SHIIP: The most ambitious industrial development project in North East Lincolnshire Council’s history is proud to include the largest wildlife protection area of its kind in Europe.

How looking after ecology opens the door to industry

The first site is now up and running along the South Humber bank to protect vital feeding grounds for more than 60 species of birdlife. Developed as part of the South Humber Industrial Investment Project, (SHIIP), Cress Marsh stretches across 100 acres and is the first and largest piece of land to be developed in this way as part of SHIIP.

Once completed, the whole project will represent the largest mitigation site in Europe for the protection of the birds that rely on the mud flats south of the Humber estuary for their winter feeding.

Cress Marsh is already attracting significant wildlife. In just one day in July, recordings show 13 different varieties of bird feeding there – including Herring Gulls, skylark, lapwing and wagtail. Three species of butterfly, and stag and roe deer were also noted.

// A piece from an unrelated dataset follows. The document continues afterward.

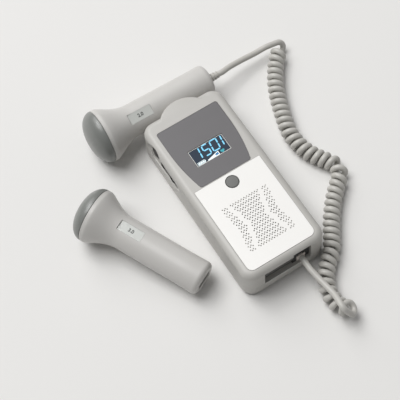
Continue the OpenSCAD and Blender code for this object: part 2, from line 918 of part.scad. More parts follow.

With support from the European Regional Development Fund (ERDF) and the Greater Lincolnshire Local Enterprise Partnership (GLLEP), North East Lincolnshire Council and its regeneration partner ENGIE, Cress Marsh was purchased with significant ground works, fencing and the creation of a bird hide then taking place.

The development of the mitigation site is part of the overarching £42-million SHIIP plan which includes the development of 94-hectares of identified land between Immingham and Grimsby. This will contain the necessary infrastructure and road connections to attract business with a new Stallingborough Business Park, supported by the Humber Local Enterprise Partnership (HLEP), part of the offer.

Also, part of SHIIP is the building of the £8-million Humber Link Road. Constructed in three phases, with support from the Greater Lincolnshire Local Enterprise Partnership, (GLLEP), the 2.5-kilometre highway links Hobson Way, Stallingborough to Moody Lane, Grimsby – offering a better option for traffic that currently uses the A180.

The mitigation site is being created to negate the impact of the new industrial developments on the wildlife and gives it a unique competitive advantage over other areas.

SHIIP project manager Winston Phillips explains how new developments along the South Humber bank come with a requirement for businesses to offset their developments with specified areas of mitigation land – providing sanctuaries for the wildlife that come to the UK and EU-protected nature area.

In other areas of the UK, companies will have to sort all of this out for themselves, which – aside from the cost – can cause significant delays to the submission of planning applications.

“However, the work of SHIIP is taking all of this way from a potential investor, the work will have already taken place, and this gives North East Lincolnshire a large competitive advantage over other areas,” explained Winston.

“We should not underestimate the pull of such an offer for companies that have made plans and want to move on as efficiently as possible,” he added.